(DATA SEGMENT):
++++++++++

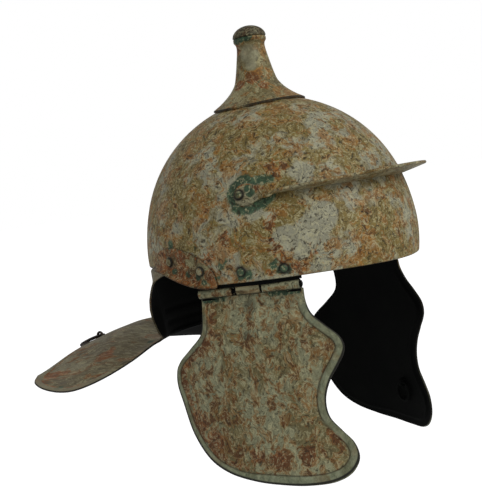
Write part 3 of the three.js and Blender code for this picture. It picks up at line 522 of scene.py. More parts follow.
def nape_step(face):
    """How far the sheet stands out under the bowl's edge."""
    angle = np.degrees(np.arctan2(-face[..., 1] * BOWL_HALF_LENGTH, face[..., 0] * BOWL_HALF_WIDTH))
    under = edge_height(angle) - face[..., 2]
    fade = 1 - smooth(-face[..., 2], NAPE_STEP_FADE, NAPE_DEPTH)
    return (BOWL_WALL + FIT_GAP - SEAT_GAP) * smooth(under, NAPE_STEP_DROP, NAPE_STEP_HEIGHT) * fade


def guard_face():
    """The sheet's bare face: each line's row, each place's share to the side, and the places."""
    lines = [np.linspace(first, last, count, endpoint=False) for first, last, count in LINE_COUNTS]
    row = np.concatenate([*lines, [LAST_ROW]])
    half = np.interp(row, np.arange(LAST_ROW + 1), SHEET_ROWS[:, END_Y])
    side = 1 - SIDE_INSETS[None] / half[:, None]
    inner = np.linspace(-1, 1, GUARD_COLUMNS)[1:-1][None] * side[:, -1:]
    u = np.hstack([-side, inner, side[:, ::-1]]).T
    return row, u, sheet_place(u, np.broadcast_to(row, u.shape))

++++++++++

(TASK STATEMENT): Begin with the first line of the listing and copy exactly through the line that contains "return (BOWL_WALL +", please, keeping both ends and leaving out everything after.

(RESPONSE):
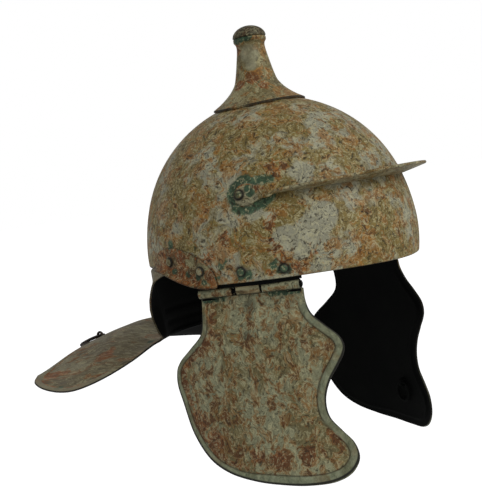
Write part 3 of the three.js and Blender code for this picture. It picks up at line 522 of scene.py. More parts follow.
def nape_step(face):
    """How far the sheet stands out under the bowl's edge."""
    angle = np.degrees(np.arctan2(-face[..., 1] * BOWL_HALF_LENGTH, face[..., 0] * BOWL_HALF_WIDTH))
    under = edge_height(angle) - face[..., 2]
    fade = 1 - smooth(-face[..., 2], NAPE_STEP_FADE, NAPE_DEPTH)
    return (BOWL_WALL + FIT_GAP - SEAT_GAP) * smooth(under, NAPE_STEP_DROP, NAPE_STEP_HEIGHT) * fade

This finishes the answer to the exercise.